Archive for August, 2011

Listen to Your Body

August 29, 2011

I was going to take a Pi Yo class last Thursday, but every muscle and joint in my body ached. I listened and rested instead. Little did I know that I wouldn’t get to work out for many more days.  Irene forced us to change our plans so I didn’t teach on Friday or on Sunday.

I hated not dancing for so many days in a row! However I feel refreshed (although a little stiff). This article that I read last week has some merit:

Do you rest your body when fatigued or do you keep pushing?


Easy to Follow Dance Injury Prevention Book

August 22, 2011

Cover of Dance Medicine BookI just started reading Dance Medicine: Head to Toe: A Dancer’s Guide to Health by Judith R. Peterson.  I’ve read many books on this topic, but this book is easy to read and the illustrations help to explain the material.

I’m not looking to be a doctor nor am I trying to diagnose ailments that my students have. But I believe that it is important to understand the body when teaching dance and fitness classes.  I don’t want students to do anything in class that will hurt them. This is true for all of my students – young and old alike.

In addition to the pictures of the body, this book also has beautiful photos of dancers from the Pennsylvania Ballet Company. It’s a nice to view those while trying to digest the technical information.

I recommend this book for dancers, fitness professional, dance teachers and welcome suggestions of other dance medicine/injury prevention books.

Follow Your Dream!

August 15, 2011

I can’t believe that I opened a dance studio! It’s been a dream since I was in high school. Of course I took the long road there (teaching at many studios part-time while working for New York State for 30+years).

We’ve been open for two weeks and I love it. What a joy to teach classes in my own place!

I didn’t do this on my own, though. First I must thank my parents for providing for all the dance lessons, driving me to the dance lessons and rehearsals, for assisting with dance performances, and for being there for support.

I also have many students over the years that have followed me from studio to studio. Some of them encouraged me to open my own place. Without that support, I’m not sure if I would have had the courage to open a studio.

But the person who really made this dream come true was my husband.  He didn’t push me one way or the other, but let me make my own decision. Once I decided to go for it, he was there every step of the way.
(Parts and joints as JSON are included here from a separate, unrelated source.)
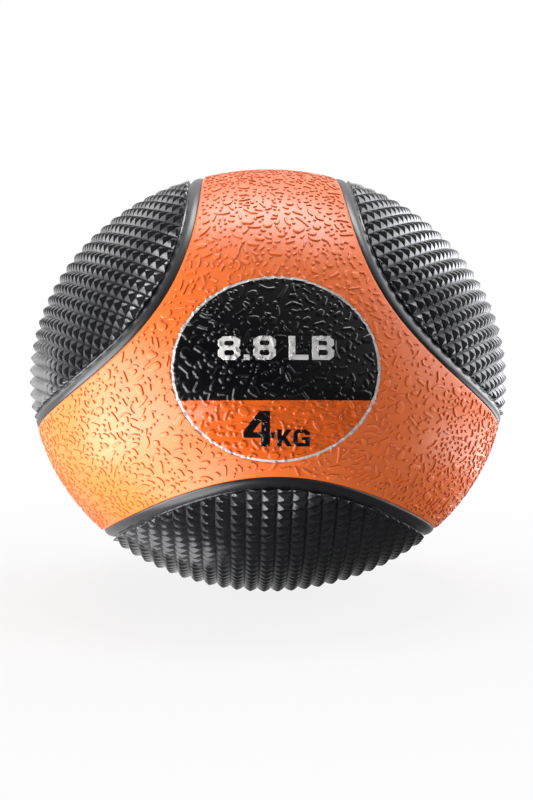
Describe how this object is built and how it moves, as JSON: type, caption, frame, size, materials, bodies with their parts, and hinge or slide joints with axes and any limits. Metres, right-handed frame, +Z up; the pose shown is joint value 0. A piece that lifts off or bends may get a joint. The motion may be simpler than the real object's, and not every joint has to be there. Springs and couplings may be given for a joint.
{
  "type": "medicine ball",
  "caption": "Rubber medicine ball with an orange raindrop-relief cover, oval black pyramid-tread grip pads, a printed weight mark and a needle valve.",
  "frame": {"origin": "on the floor, straight under the ball's centre, where the bottom grip pad's tread rests", "axes": "+Z up, along the ball's short axis; -Y towards the front, where the print faces; +X to the right seen from the front"},
  "size_m": [0.2314, 0.2299, 0.2051],
  "materials": {
    "bladder_rubber": "matt butyl",
    "winding_thread": "rubberised nylon thread",
    "weight_rubber": "matt, mineral filled",
    "cover_orange": "satin, moulded raindrop relief",
    "grip_black": "satin, moulded pyramid tread",
    "band_black": "smooth satin",
    "ink_white": "flexible print ink",
    "ink_black": "glossy print ink",
    "ink_orange": "glossy print ink",
    "valve_rubber": "soft matt rubber"
  },
  "bodies": {
    "root": {"bladder": "bladder_rubber", "winding": "winding_thread", "weight_shell_lower": "weight_rubber", "weight_shell_upper": "weight_rubber", "cover_panel_front": "cover_orange", "cover_panel_rear": "cover_orange", "grip_pad_right": "grip_black", "grip_pad_left": "grip_black", "grip_pad_bottom": "grip_black", "edge_band_right": "band_black", "edge_band_left": "band_black", "edge_band_bottom": "band_black", "print_ring": "ink_white", "print_black_field": "ink_black", "print_orange_field": "ink_orange", "print_kilograms": "ink_black", "print_pounds": "ink_white", "valve_boot": "valve_rubber", "valve_core": "valve_rubber"}
  },
  "joints": []
}
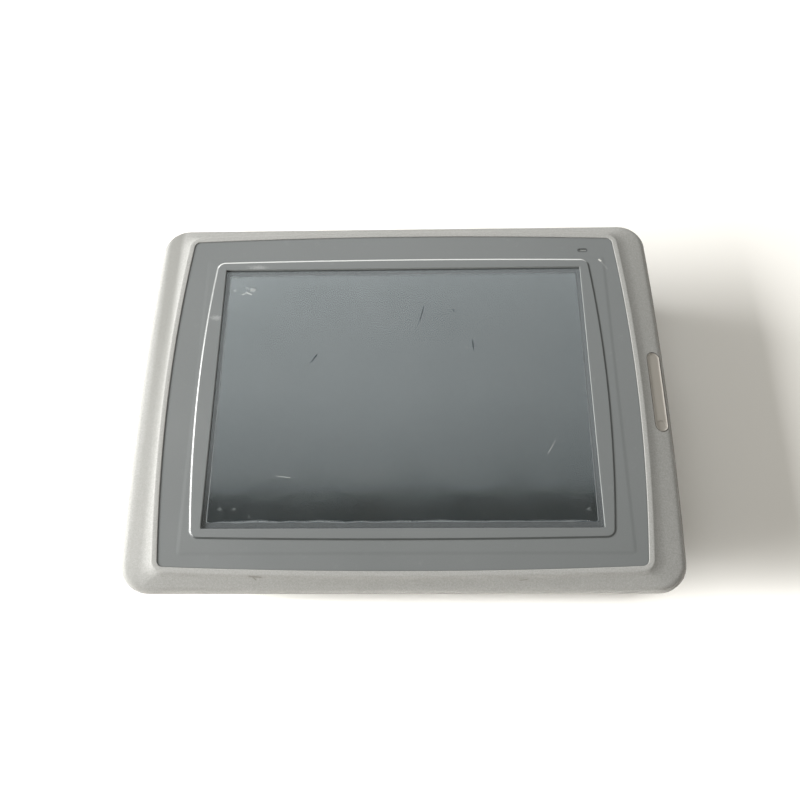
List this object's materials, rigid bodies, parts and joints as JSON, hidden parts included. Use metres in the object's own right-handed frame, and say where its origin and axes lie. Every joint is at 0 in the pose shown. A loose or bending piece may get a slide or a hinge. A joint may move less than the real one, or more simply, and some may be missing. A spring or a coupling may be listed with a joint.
{
  "type": "hmi touch panel",
  "caption": "Operator touch panel for a cabinet door: silver bezel, grey label round a sunk screen, dark stepped housing with ports, vents and a side hatch.",
  "frame": {"origin": "middle of the flat back, on the surface the unit lies on", "axes": "+X to the right and +Y to the top edge as seen by someone facing the screen, +Z out of the screen"},
  "size_m": [0.304, 0.228, 0.058],
  "materials": {
    "silver_bezel": "silver metallic paint over a fine moulded texture",
    "grey_label": "matte printed polyester",
    "badge": "satin",
    "light_pipe": "frosted clear",
    "touch_glass": "clear",
    "clear_film": "clear with fine scratches",
    "flex_amber": "polyimide",
    "gasket_rubber": "closed-cell foam rubber",
    "bare_steel": "zinc plated sheet",
    "screen_glass": "anti-glare, unlit",
    "white_film": "diffusing film",
    "lamp_glass": "phosphor coated",
    "board_green": "solder mask",
    "ribbon_white": "flat flexible cable",
    "lead_pink": "silicone insulation",
    "chassis_grey": "fine moulded texture",
    "screw_zinc": "zinc plated",
    "port_shield": "tin plated",
    "black_plastic": "moulded",
    "heat_sink_black": "black anodised",
    "battery_steel": "polished",
    "terminal_green": "moulded",
    "label_white": "blank printed film",
    "switch_blue": "moulded",
    "lever_white": "moulded",
    "button_red": "moulded"
  },
  "bodies": {
    "panel": {"front_bezel": "silver_bezel", "front_label": "grey_label", "badge_plate": "badge", "status_light_pipe": "light_pipe", "light_guide": "light_pipe", "touch_glass": "touch_glass", "touch_film": "clear_film", "screen_protector": "clear_film", "touch_tail": "flex_amber", "panel_gasket": "gasket_rubber", "lcd_front_frame": "bare_steel", "lcd_rear_tray": "bare_steel", "display_bracket": "bare_steel", "port_plate": "bare_steel", "lamp_reflectors": "bare_steel", "lcd_cell": "screen_glass", "optical_sheets": "white_film", "backlight_lamps": "lamp_glass", "main_board": "board_green", "lcd_driver_board": "board_green", "inverter_board": "board_green", "status_led": "board_green", "display_ribbon": "ribbon_white", "ribbon_sockets": "ribbon_white", "lamp_leads": "lead_pink", "chassis_frame": "chassis_grey", "rear_cover": "chassis_grey", "frame_screws": "screw_zinc", "cover_screws": "screw_zinc", "board_screws": "screw_zinc", "board_standoffs": "screw_zinc", "earth_screw": "screw_zinc", "jackscrews": "screw_zinc", "serial_port_shells": "screw_zinc", "ethernet_port": "port_shield", "usb_device_port": "port_shield", "usb_host_port": "port_shield", "processor": "black_plastic", "memory_chips": "black_plastic", "serial_port_inserts": "black_plastic", "card_slot": "black_plastic", "battery_holder": "black_plastic", "buzzer": "black_plastic", "reset_switch": "black_plastic", "power_capacitors": "black_plastic", "heat_sink": "heat_sink_black", "backup_battery": "battery_steel", "power_header": "terminal_green", "rating_label": "label_white", "dip_switch": "switch_blue"},
    "dip_lever_1": {"dip_lever_1": "lever_white"},
    "dip_lever_2": {"dip_lever_2": "lever_white"},
    "dip_lever_3": {"dip_lever_3": "lever_white"},
    "dip_lever_4": {"dip_lever_4": "lever_white"},
    "eject_button": {"eject_button": "black_plastic"},
    "power_plug": {"power_plug": "terminal_green"},
    "reset_button": {"reset_button": "button_red"},
    "side_hatch": {"side_hatch": "chassis_grey"},
    "terminal_screw_left": {"terminal_screw_left": "screw_zinc"},
    "terminal_screw_right": {"terminal_screw_right": "screw_zinc"}
  },
  "joints": [
    {"name": "hatch_hinge", "type": "hinge", "parent": "panel", "child": "side_hatch", "pos_m": [0.1283, 0, 0.0063], "axis": [0, 1, 0], "range_deg": [0, 95]},
    {"name": "card_eject", "type": "slide", "parent": "panel", "child": "eject_button", "axis": [-1, 0, 0], "range_m": [0, 0.0035]},
    {"name": "reset_press", "type": "slide", "parent": "panel", "child": "reset_button", "axis": [-1, 0, 0], "range_m": [0, 0.0008], "stiffness_N_per_m": 900, "springref_m": -0.0004},
    {"name": "power_plug_pull", "type": "slide", "parent": "panel", "child": "power_plug", "axis": [0, -1, 0], "range_m": [0, 0.012]},
    {"name": "terminal_turn_left", "type": "hinge", "parent": "power_plug", "child": "terminal_screw_left", "pos_m": [-0.09954, -0.09, 0.0206], "axis": [0, 0, -1], "range_deg": [0, 810]},
    {"name": "terminal_turn_right", "type": "hinge", "parent": "power_plug", "child": "terminal_screw_right", "pos_m": [-0.09446, -0.09, 0.0206], "axis": [0, 0, -1], "range_deg": [0, 810]},
    {"name": "dip_slide_1", "type": "slide", "parent": "panel", "child": "dip_lever_1", "axis": [0, 0, 1], "range_m": [0, 0.0018]},
    {"name": "dip_slide_2", "type": "slide", "parent": "panel", "child": "dip_lever_2", "axis": [0, 0, 1], "range_m": [0, 0.0018]},
    {"name": "dip_slide_3", "type": "slide", "parent": "panel", "child": "dip_lever_3", "axis": [0, 0, 1], "range_m": [0, 0.0018]},
    {"name": "dip_slide_4", "type": "slide", "parent": "panel", "child": "dip_lever_4", "axis": [0, 0, 1], "range_m": [0, 0.0018]}
  ]
}
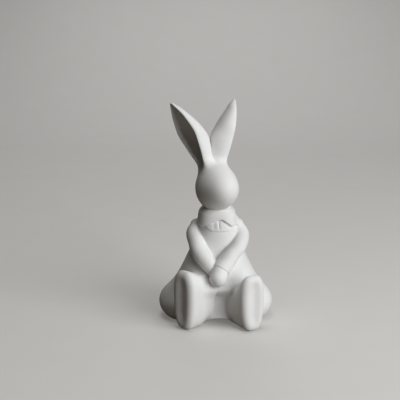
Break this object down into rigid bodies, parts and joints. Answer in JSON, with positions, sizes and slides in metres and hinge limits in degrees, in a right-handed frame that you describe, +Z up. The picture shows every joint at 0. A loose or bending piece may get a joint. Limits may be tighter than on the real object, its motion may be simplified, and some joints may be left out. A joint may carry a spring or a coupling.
{
  "type": "bunny figurine",
  "caption": "Unglazed white porcelain bunny that sits in a smock with its paws together, its big feet apart, its ears up and its head turned.",
  "frame": {"origin": "on the surface that the figurine stands on, below the middle of its bounding box", "axes": "+Z up, -Y the way the bunny's body faces, +X to the bunny's own left, which is the viewer's right in the picture"},
  "size_m": [0.0644, 0.0629, 0.1208],
  "materials": {
    "bisque": "unglazed, matte"
  },
  "bodies": {
    "root": {"dress_body": "bisque", "collar": "bisque", "head": "bisque", "left_ear": "bisque", "right_ear": "bisque", "left_arm": "bisque", "right_arm": "bisque", "left_leg": "bisque", "right_leg": "bisque", "tail": "bisque"}
  },
  "joints": []
}
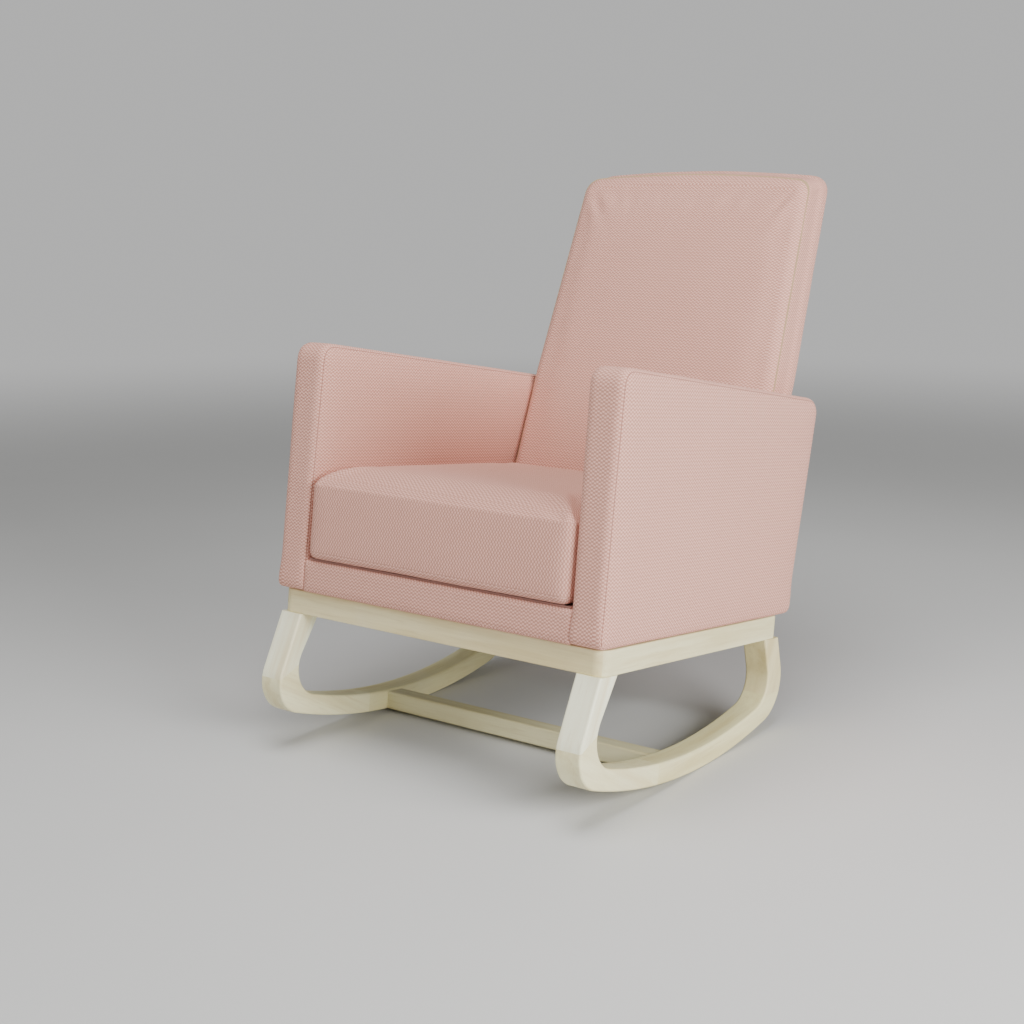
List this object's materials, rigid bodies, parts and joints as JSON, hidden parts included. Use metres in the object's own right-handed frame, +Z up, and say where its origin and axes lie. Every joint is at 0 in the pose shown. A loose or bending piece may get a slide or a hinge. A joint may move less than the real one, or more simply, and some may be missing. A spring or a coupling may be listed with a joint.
{
  "type": "nursery rocking chair",
  "caption": "Upholstered nursery rocking chair with a loose boxed seat cushion, panel arms and a raked back, on a wooden plinth with D-shaped rockers.",
  "frame": {"origin": "on the floor under the middle of the chair's outline at rest", "axes": "+Z up, the sitter faces -Y, +X to the right as seen from in front"},
  "size_m": [0.668, 0.9565, 0.9862],
  "materials": {
    "pink_fabric": "dusty pink woven upholstery with a small honeycomb weave, matt",
    "whitewashed_wood": "whitewashed pale hardwood, satin",
    "frame_wood": "raw sawn frame timber, matt",
    "zinc_steel": "zinc plated steel",
    "spring_steel": "tempered spring wire",
    "zip_metal": "nickel plated zip metal",
    "zip_tape": "woven polyester tape",
    "lining_cloth": "black spun lining cloth",
    "webbing": "jute webbing",
    "foam": "open cell polyurethane foam"
  },
  "bodies": {
    "chair": {"arm_bolts": "zinc_steel", "arm_left_bottom_rail": "frame_wood", "arm_left_edge_strip": "pink_fabric", "arm_left_front_post": "frame_wood", "arm_left_inner_panel": "pink_fabric", "arm_left_outer_panel": "pink_fabric", "arm_left_rear_post": "frame_wood", "arm_left_top_rail": "frame_wood", "arm_right_bottom_rail": "frame_wood", "arm_right_edge_strip": "pink_fabric", "arm_right_front_post": "frame_wood", "arm_right_inner_panel": "pink_fabric", "arm_right_outer_panel": "pink_fabric", "arm_right_rear_post": "frame_wood", "arm_right_top_rail": "frame_wood", "back_bolts": "zinc_steel", "back_bottom_rail": "frame_wood", "back_foam": "foam", "back_front_cover": "pink_fabric", "back_left_stile": "frame_wood", "back_lumbar_rail": "frame_wood", "back_rear_cover": "pink_fabric", "back_right_stile": "frame_wood", "back_top_rail": "frame_wood", "back_webbing": "webbing", "dust_cover": "lining_cloth", "front_panel": "pink_fabric", "plinth_corner_blocks": "frame_wood", "plinth_front_rail": "whitewashed_wood", "plinth_left_rail": "whitewashed_wood", "plinth_rear_rail": "whitewashed_wood", "plinth_right_rail": "whitewashed_wood", "rocker_bolts": "zinc_steel", "rocker_left_front_leg": "whitewashed_wood", "rocker_left_heel": "whitewashed_wood", "rocker_left_runner": "whitewashed_wood", "rocker_left_toe": "whitewashed_wood", "rocker_right_front_leg": "whitewashed_wood", "rocker_right_heel": "whitewashed_wood", "rocker_right_runner": "whitewashed_wood", "rocker_right_toe": "whitewashed_wood", "rocker_stretcher": "whitewashed_wood", "rocker_threaded_inserts": "zinc_steel", "seat_deck": "lining_cloth", "seat_front_rail": "frame_wood", "seat_left_rail": "frame_wood", "seat_rear_rail": "frame_wood", "seat_right_rail": "frame_wood", "seat_springs": "spring_steel", "spring_clips": "spring_steel", "stretcher_dowels": "frame_wood"},
    "cushion": {"cushion_bottom_panel": "pink_fabric", "cushion_boxing": "pink_fabric", "cushion_foam_core": "foam", "cushion_top_panel": "pink_fabric", "zip_tape": "zip_tape"},
    "zip_slider": {"zip_slider": "zip_metal", "zip_pull": "zip_metal"}
  },
  "joints": [
    {"name": "cushion_lift", "type": "slide", "parent": "chair", "child": "cushion", "axis": [0, 0.1236, 0.9923], "range_m": [0, 0.35]},
    {"name": "zip_slide", "type": "slide", "parent": "cushion", "child": "zip_slider", "axis": [1, 0, 0], "range_m": [0, 0.43]}
  ]
}
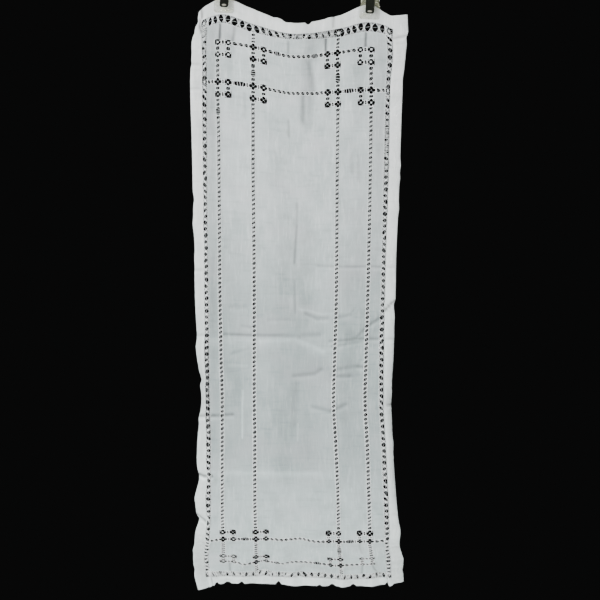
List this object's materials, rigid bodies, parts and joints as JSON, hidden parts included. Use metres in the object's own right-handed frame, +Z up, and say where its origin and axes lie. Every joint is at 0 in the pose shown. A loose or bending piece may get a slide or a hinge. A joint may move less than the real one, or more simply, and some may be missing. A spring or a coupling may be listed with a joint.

He spent many vacation days painting, putting up barres, installing speakers, replacing light fixtures and light bulbs, hanging photos, and painting (I know I already listed painting, but that went on forever!). And to top it off, he worked very hard at the opening event and bought me a bouquet of flowers.

Thank you everyone!

And my advice to all is to follow your dream no matter how long it takes. It is definitely worth it!

What Do You Think about So You Think?

August 8, 2011

Yesterday, there was an article in the NY Times about “So You Think You Can Dance”. Five NYC professional dancers comment as they watch an episode of the Fox’s popular TV show.

I started watching the show three or four years ago. Before that I was reluctant to watch it, but then decided that it was important for me to stay on top of the dance world and know what my students were watching.

I have to admit that I don’t watch much of the show. I see the dancers dance and then fast forward through the commercials, the up close and personal clips, and the judges’ reactions. And I see even less on the day that they eliminate dancers. I watch the special guest star, and then catch the dancers “dance for their life’ (this is where they are in jeopardy of getting kicked off, so they dance a solo to try to stay in). All I see is the dancing.

I believe that the show has helped make dance more mainstream. But is it helping to cultivate a dance audience for live performances? I’ve noticed that the attendance at local dance performances is dwindling. It’s sad because the venues and companies are not going to be able survive without the audience. And there is nothing like a live performance!
At least the show does include performances by renowned dance companies. It’s just a tiny part of the show, though.

And of course with my love of ballet, I wish there was more ballet. The dancers are required to do many different genres of dance, but they don’t include ballet.

Do you watch the show? What do you think about it?